Listkiewicz oburzony wulgarnością protestujących. A na stadionach siedzą święci kibice?

Michał Listkiewicz w ostrych słowach skrytykował protestujących w całej Polsce za używanie wulgarnych słów, kierowanych do rządzących.

“Młode dziewczęta z dobrych domów bluzgają tak, że niejeden bywalec stadionowego ‘młyna’ by się nie powstydził”- twierdzi były prezes Polskiego Związku Piłki Nożnej.

Polska ogarnięta jest falą protestów przeciwko zaostrzeniu przepisów antyaborcyjnych. Postulaty tak jak protesty rozszerzają się z dnia na dzień. W większości młodzi ludzie mówią władzy dość i chcą zmian. Swoje żądania często wykrzykują używając przy tym słów uznanych jako wulgarne.

Listkiewicz oburzony

Były prezes Polskiego Związku Piłki Nożnej jest zbulwersowany tym językiem. Jednak nie przeszkadzał mu taki język a nawet jeszcze gorsze sformułowania, również kierowane do rządzących, kiedy był odpowiedzialny za to co działo się na stadionach w czasie rozgrywek piłkarskich. Dziś po tylu latach mówi, że wtedy też mu to przeszkadzało, ale ja nie przypominam sobie żadnych jego działań które miałyby wpływać na bardziej kulturalne zachowanie kibiców.

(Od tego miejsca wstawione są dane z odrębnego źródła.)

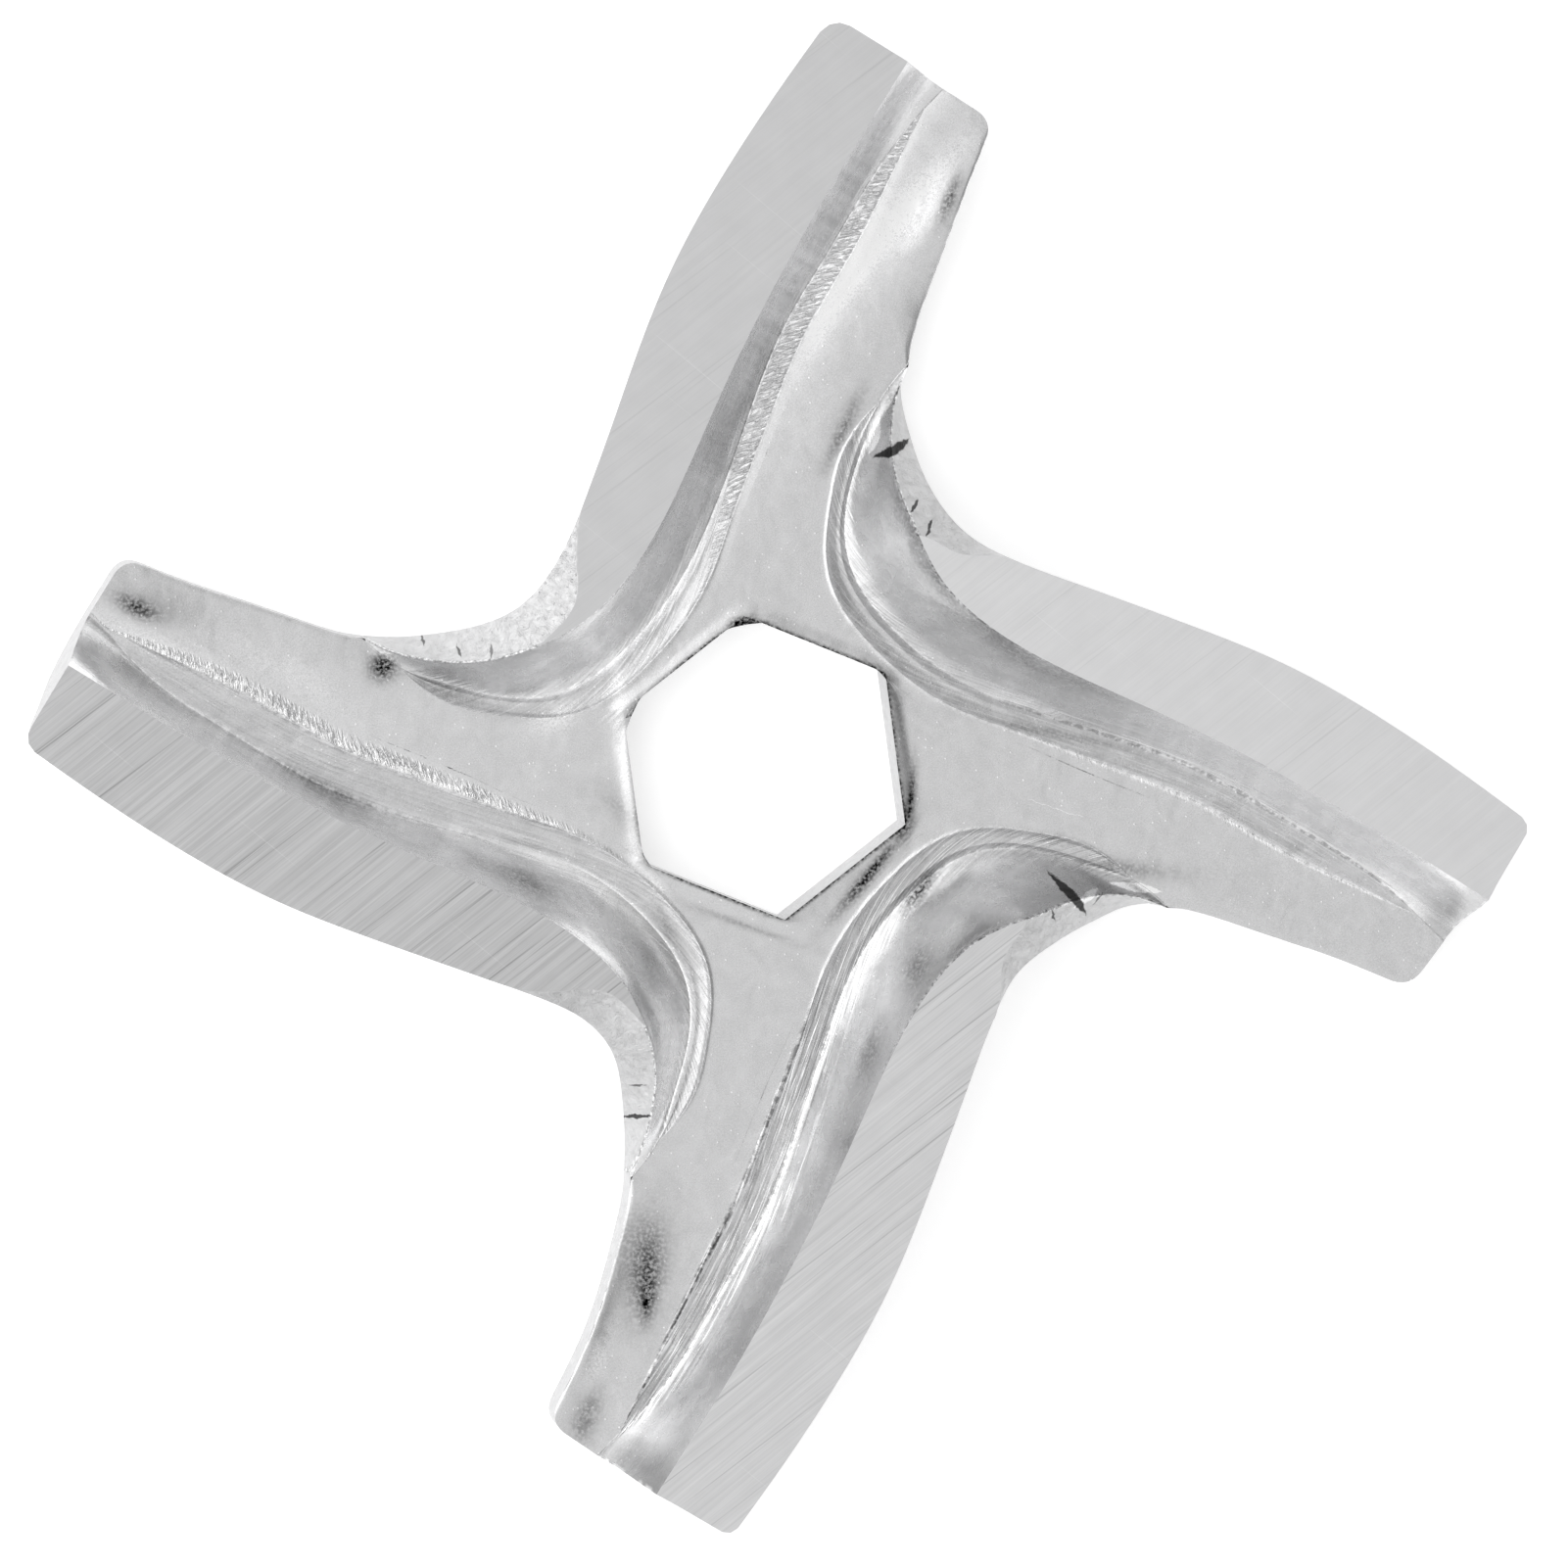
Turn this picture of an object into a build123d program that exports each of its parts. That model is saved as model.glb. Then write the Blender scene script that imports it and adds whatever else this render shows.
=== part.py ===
from build123d import *
import os
from math import cos, radians, sin, tan

# Four-armed meat grinder knife, pressed from one sheet and ground flat: a flat
# cross with a hexagon drive hole. The leading side of every arm is pressed up into
# a wing that runs on round the crotch, and the wings are ground off to one plane.
# Z is the drive axis, z = 0 the underside of the hub, the ground faces look to +Z.

# driving sizes, millimetres and degrees
TIP_CIRCLE = 47.4  # circle swept by the four tips
SHEET = 1.5  # thickness of the sheet
FACE_RISE = 2.8  # ground faces above the upper face of the hub
LAND = 3.1  # widest ground face, in plan
FLANK = 1.05  # wing's inner side at the middle of an arm, in plan
STEP_DROP = 0.3  # foot of the wings below the upper face of the hub
STEP_WIDTH = 0.9  # sloping step between the two, in plan
EDGE_ANGLE = 30.0  # underside of the cutting edge against the ground face
HEX_ACROSS_FLATS = 8.4  # drive hole
HEX_TURN = 8.0  # direction of its first flat from +X
END_ANGLE = 31.0  # slope of an arm's end
TIP_CORNER = 0.9  # corner radius at the cutting edge
HEEL_CORNER = 0.6  # corner radius at the back of an arm's end
ARMS = 4

RADIUS = TIP_CIRCLE / 2
FLOOR = SHEET - STEP_DROP
FACE = SHEET + FACE_RISE
BURIED = 0.6  # how far a wing runs on inside the flat cross
SPARE = 0.4  # material left past the surfaces that trim it

# Sections of one wing, from past the +Y arm's tip round the crotch on its left.
# Where the sheet is ground: its edge in plan (parts of RADIUS), the way into the
# sheet (degrees), land (parts of LAND), flank (FLANK), step (STEP_WIDTH), and how
# far the foot has climbed the step.
GROUND = [
    (0.088, 1.042, -36, 0.87, 1.35, 0.55, 0.5),
    (0.000, 0.921, -35, 0.95, 1.33, 0.75, 0.3),
    (-0.082, 0.797, -31, 1.00, 1.08, 1.00, 0.0),
    (-0.153, 0.667, -25, 1.00, 1.00, 1.05, 0.0),
    (-0.208, 0.530, -20, 0.93, 1.25, 1.00, 0.0),
    (-0.258, 0.392, -19, 0.85, 1.60, 0.85, 0.0),
]
# Where its sheared edge shows: edge and way in as above, foot from the edge (parts
# of FLANK), step, climb, height of the lower corner (parts of FACE), tilt of the
# sheet (degrees), fullness of the bend's shoulder, length of the flare.
SHEARED = [
    (-0.293, 0.300, -26, 3.83, 0.95, 0.0, 0.94, 42, 0.70, 0.42),
    (-0.317, 0.257, -39, 3.48, 0.95, 0.0, 0.83, 44, 0.80, 0.33),
    (-0.352, 0.223, -56, 3.10, 0.90, 0.0, 0.76, 46, 0.40, 0.26),
    (-0.396, 0.202, -71, 2.31, 0.70, 0.0, 0.50, 45, 0.25, 0.26),
    (-0.443, 0.191, -80, 1.53, 0.70, 0.1, 0.29, 35, 0.25, 0.26),
    (-0.491, 0.184, -86, 0.86, 0.65, 0.3, 0.10, 18, 0.25, 0.26),
    (-0.535, 0.177, -94, 0.90, 0.50, 0.6, 0.02, 24, 0.25, 0.26),
]

# The arm's back edge, and where the flat cross runs wide of it, parts of RADIUS.
BACK_EDGE = [(0.1855, 0.489), (0.184, 0.539), (0.193, 0.588), (0.224, 0.681), (0.256, 0.774), (0.292, 0.862)]
WIDE = [(0.288, 1.051), (0.397, 0.992), (0.297, 0.535)]
END_REACH = 0.899  # the arm's end from the axis, parts of RADIUS
CLEAR_ANGLE = 9.0  # the trim leans this far off the cutting edge


def ground_section(x, y, way, land, flank, step, climb):
    """Edge point, way in, foot, plateau line, upper and lower corner, foot height."""
    land = land * LAND
    foot = land + flank * FLANK
    upper = (land - 0.15, FACE + SPARE)
    lower = (-SPARE, FACE + SPARE * tan(radians(EDGE_ANGLE)))
    return x, y, way, foot, step, climb, upper, lower, EDGE_ANGLE, 0.25, 0.5


def sheared_section(x, y, way, foot, step, climb, height, tilt, shoulder, flare):
    lower = (0.0, height * FACE)
    upper = (SHEET * sin(radians(tilt)), lower[1] + SHEET * cos(radians(tilt)))
    return x, y, way, foot * FLANK, step, climb, upper, lower, tilt, shoulder, flare


SECTIONS = [ground_section(*row) for row in GROUND]
SECTIONS += [sheared_section(*row) for row in SHEARED]


def placed(x, y, way, distance, height):
    """The point that far into the sheet from the edge of one section."""
    return (
        x * RADIUS + distance * cos(radians(way)),
        y * RADIUS + distance * sin(radians(way)),
        height,
    )


def outline(section):
    """Closed wire round the bent sheet at one section of a wing."""
    x, y, way, foot, step, climb, upper, lower, tilt, shoulder, flare = section
    floor = FLOOR + climb * STEP_DROP
    bend = foot + step * STEP_WIDTH / 3
    inner = foot + step * STEP_WIDTH + BURIED
    run = foot - upper[0]
    reach = flare * lower[1]
    under = -SPARE / 4

    def at(distance, height):
        return placed(x, y, way, distance, height)

    face = Bezier(
        at(bend, floor),
        at(foot - 0.45 * run, floor),
        at(upper[0] + shoulder * run, upper[1] - 0.18 * (upper[1] - floor)),
        at(*upper),
    )
    back = Bezier(
        at(*lower),
        at(lower[0] + reach * cos(radians(tilt)), lower[1] - reach * sin(radians(tilt))),
        at(0.25 * bend, -under),
        at(bend, under),
    )
    return Wire(
        [
            Line(at(inner, floor), at(bend, floor)),
            face,
            Line(at(*upper), at(*lower)),
            back,
            Line(at(bend, under), at(inner, 2 * under)),
            Line(at(inner, 2 * under), at(inner, floor)),
        ]
    )


def turned(point, quarter):
    """A plan point carried round to another arm."""
    a = -radians(360 / ARMS * quarter)
    return (point[0] * cos(a) - point[1] * sin(a), point[0] * sin(a) + point[1] * cos(a))


def cross(share, height):
    """Wire of the flat cross, `share` steps in from the feet of the wings. At the
    arms' ends and backs it runs wide, for the trim to cut."""
    edges = []
    for arm in range(ARMS):
        line = []
        for x, y, way, foot, step, *_ in reversed(SECTIONS[:-1]):
            p = placed(x, y, way, foot + share * step * STEP_WIDTH, 0)
            line.append((*turned(p, arm), height))
        x, y, way, foot, step, *_ = SECTIONS[-2]
        start = turned(placed(x, y, way, foot + share * step * STEP_WIDTH, 0), 1)
        corners = [(x * RADIUS, y * RADIUS) for x, y in WIDE] + [start]
        corners = [(*turned(p, arm), height) for p in corners]
        edges.append(Spline(*line))
        edges += Polyline(line[-1], *corners).edges()
    return Wire(edges)


def trim():
    """Prism to cut away past the +Y arm's end and back edge, corners rounded."""
    lead = Vector(*GROUND[0][:2]) - Vector(*GROUND[1][:2])
    along = Vector(1, 0).rotate(Axis.Z, -END_ANGLE)
    across = Vector(0, 1).rotate(Axis.Z, -END_ANGLE)
    root = Vector(*GROUND[1][:2]) * RADIUS
    tip = root + lead * ((END_REACH * RADIUS - root.dot(across)) / lead.dot(across))
    back = [Vector(x, y) * RADIUS for x, y in BACK_EDGE]
    heel = tip + along * (back[-1] - tip).dot(along)
    edge = Spline(*back[:-1], heel)
    lean = Vector(-lead.X, -lead.Y).rotate(Axis.Z, -CLEAR_ANGLE)
    aside = tip + lean.normalized() * RADIUS / 2
    low = Vector(aside.X - RADIUS / 8, back[0].Y)
    kept = Face(Wire([edge, *Polyline(heel, tip, aside, low, back[0]).edges()]))
    kept = kept.fillet_2d(TIP_CORNER, [kept.vertices().sort_by_distance(tip)[0]])
    kept = kept.fillet_2d(HEEL_CORNER, [kept.vertices().sort_by_distance(heel)[0]])
    near = (low.X, low.Y)
    far = (0.5 * RADIUS, 1.1 * RADIUS)
    corners = [near, (near[0], far[1]), far, (far[0], near[1])]
    sheet = Face(Wire(Polyline(*corners, close=True).edges())) - kept
    return extrude(sheet, 2 * FACE, both=True)


def knife():
    """The whole knife as one solid."""
    turns = [Rot(0, 0, 360 / ARMS * arm) for arm in range(ARMS)]
    wing = Solid.make_loft([outline(section) for section in SECTIONS])
    flat = Solid.extrude(Face(cross(1, -SPARE)), (0, 0, SHEET + SPARE))
    edge = Solid.make_loft([cross(-1, FLOOR - STEP_DROP), cross(1, SHEET)], ruled=True)
    body = flat + edge
    for turn in turns:
        body = body + turn * wing
    waste = trim()
    for turn in turns:
        body = body - turn * waste
    span = 3 * RADIUS
    above = Box(span, span, FACE, align=(Align.CENTER, Align.CENTER, Align.MIN))
    below = Box(span, span, FACE, align=(Align.CENTER, Align.CENTER, Align.MAX))
    body = body - Pos(0, 0, FACE) * above - below
    flats = RegularPolygon(HEX_ACROSS_FLATS / 2, 6, major_radius=False, rotation=HEX_TURN + 30)
    return body - extrude(flats, 2 * FACE, both=True)


os.makedirs("parts", exist_ok=True)
export_step(knife(), "parts/knife.step")
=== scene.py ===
from math import cos, pi, radians, sin

import bmesh
import bpy
import numpy as np
from bpy.props import FloatProperty, FloatVectorProperty, PointerProperty
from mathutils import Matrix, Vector


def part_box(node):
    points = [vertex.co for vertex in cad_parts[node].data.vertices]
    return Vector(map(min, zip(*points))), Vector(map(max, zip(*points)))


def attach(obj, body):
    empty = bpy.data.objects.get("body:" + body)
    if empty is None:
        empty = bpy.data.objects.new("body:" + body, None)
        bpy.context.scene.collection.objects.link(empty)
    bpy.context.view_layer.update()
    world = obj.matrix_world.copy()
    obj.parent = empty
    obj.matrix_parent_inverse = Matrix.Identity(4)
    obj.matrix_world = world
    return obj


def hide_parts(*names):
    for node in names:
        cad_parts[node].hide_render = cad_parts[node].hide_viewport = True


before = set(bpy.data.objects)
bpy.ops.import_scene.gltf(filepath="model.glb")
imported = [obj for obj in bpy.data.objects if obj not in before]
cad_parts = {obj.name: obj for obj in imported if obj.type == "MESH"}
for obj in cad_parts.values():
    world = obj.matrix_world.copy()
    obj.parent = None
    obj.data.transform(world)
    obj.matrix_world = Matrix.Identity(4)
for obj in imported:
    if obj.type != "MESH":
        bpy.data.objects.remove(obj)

bl_info = {
    "name": "Pressed Grinder Knife",
    "version": (1, 0, 0),
    "blender": (4, 5, 0),
    "location": "View3D > Sidebar > Knife",
    "description": "Four-armed grinder knife pressed from one sheet and ground flat",
    "category": "Add Mesh",
}

MM = 0.001
_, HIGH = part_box("knife")
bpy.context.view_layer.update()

# ---------------------------------------------------------------- shape tables

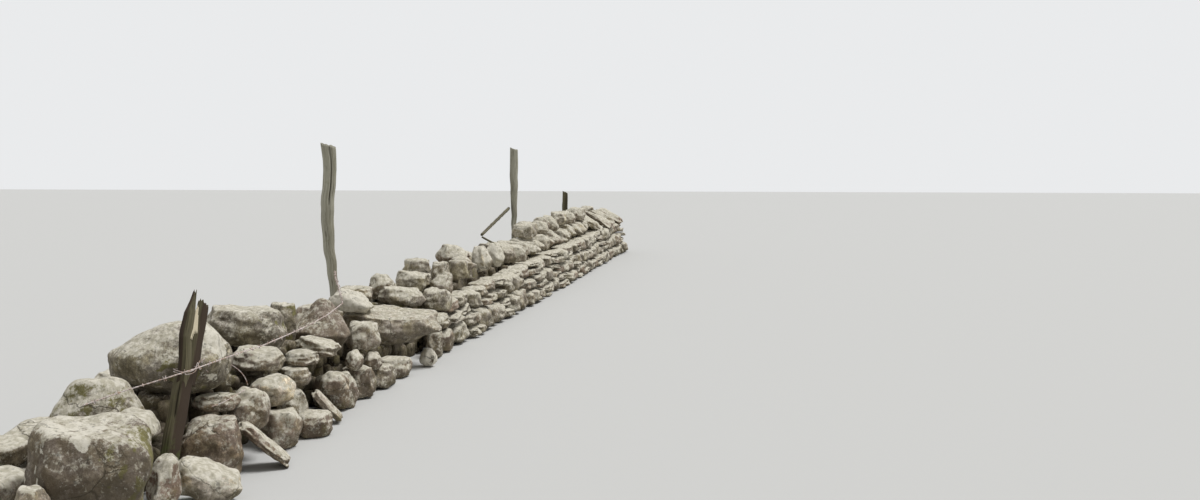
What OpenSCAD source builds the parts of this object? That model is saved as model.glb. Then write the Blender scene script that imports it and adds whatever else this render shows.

Oburzałem się zawsze, gdy wulgarni kibice zachęcali kontuzjowanego piłkarza drużyny rywali, by wyp******** z boiska. Po przetaczających się przez kraj antyrządowych demonstracjach wiem, że teza o wyjątkowej wulgarności piłkarskich fanów to mit – czytamy we wpisie Michała Listkiewicza.